Abstract

Twelve piston cores were used to characterize late Quaternary lithofacies, depositional processes and deglacial history along the Baffin Bay slope between Lancaster Sound and Home Bay. Core investigations show four distinct laterally correlatable lithofacies along the slope – basal and upper diamicton, laminated red brown mud, tan carbonate gravelly, sandy mud and bioturbated brown mud. Basal diamicton largely represents glacigenic debris flow deposits during a glacial advance from Baffin Island at ~25 cal ka. The distribution and character of laminated red brown mud suggests a lateral supply to Baffin Bay slope from ice-proximal meltwater plumes and turbidity currents sourced in glacial ice from both Baffin Bay shelf and Home Bay between 41.5 cal ka to ~14.2 cal ka. An upper diamicton records a lesser, localized glacial advance that ended at about 14.2 cal ka. Tan carbonate mud events represent ice-rafted, enhanced detrital carbonate delivery to the slope between ~25 cal ka and ~11 cal ka.
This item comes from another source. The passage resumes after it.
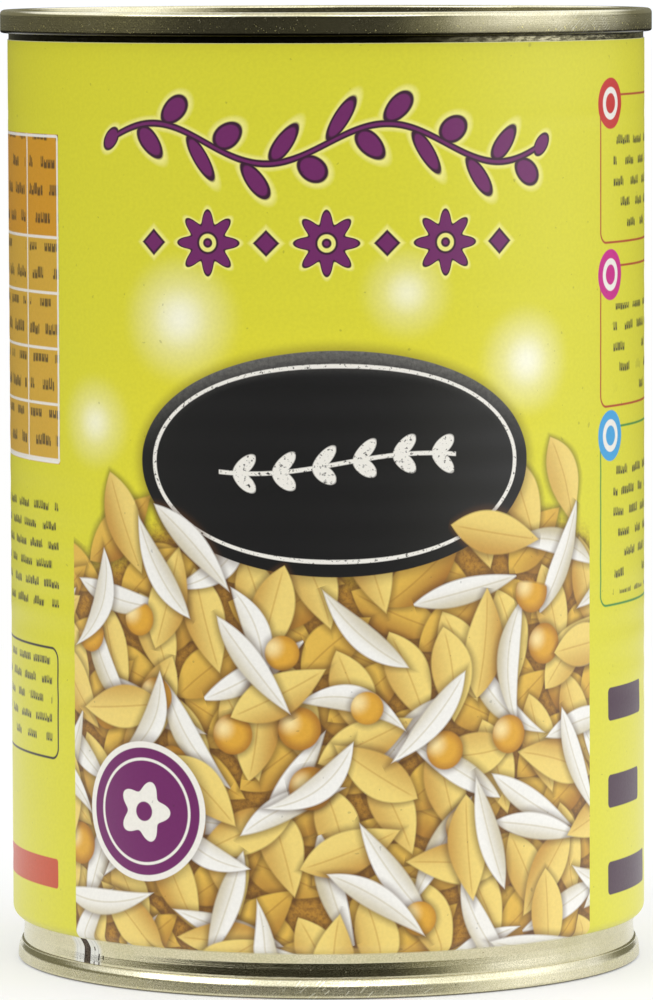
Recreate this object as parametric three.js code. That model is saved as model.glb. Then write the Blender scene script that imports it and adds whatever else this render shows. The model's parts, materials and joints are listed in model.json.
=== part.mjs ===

A gradual thinning of these events, from northern to southern Baffin Bay, corroborates a northern Baffin Bay, Lancaster Sound or Nares Strait iceberg source. Proglacial facies seaward of Home Bay contain beds with slightly elevated detrital carbonate that may represent the distal edge of carbonate ice-rafted from Lancaster Sound. Baffin Bay is a type example of a polar glacial basin in which direct glacial supply predominates over the effects of glacial meltwater. As a result, axial supply from the large ice streams north of Baffin Bay (particularly Lancaster Sound) is dominant in the Baffin Bay basin and lateral supply from smaller ice streams on Baffin Island predominates on the NE Baffin Slope.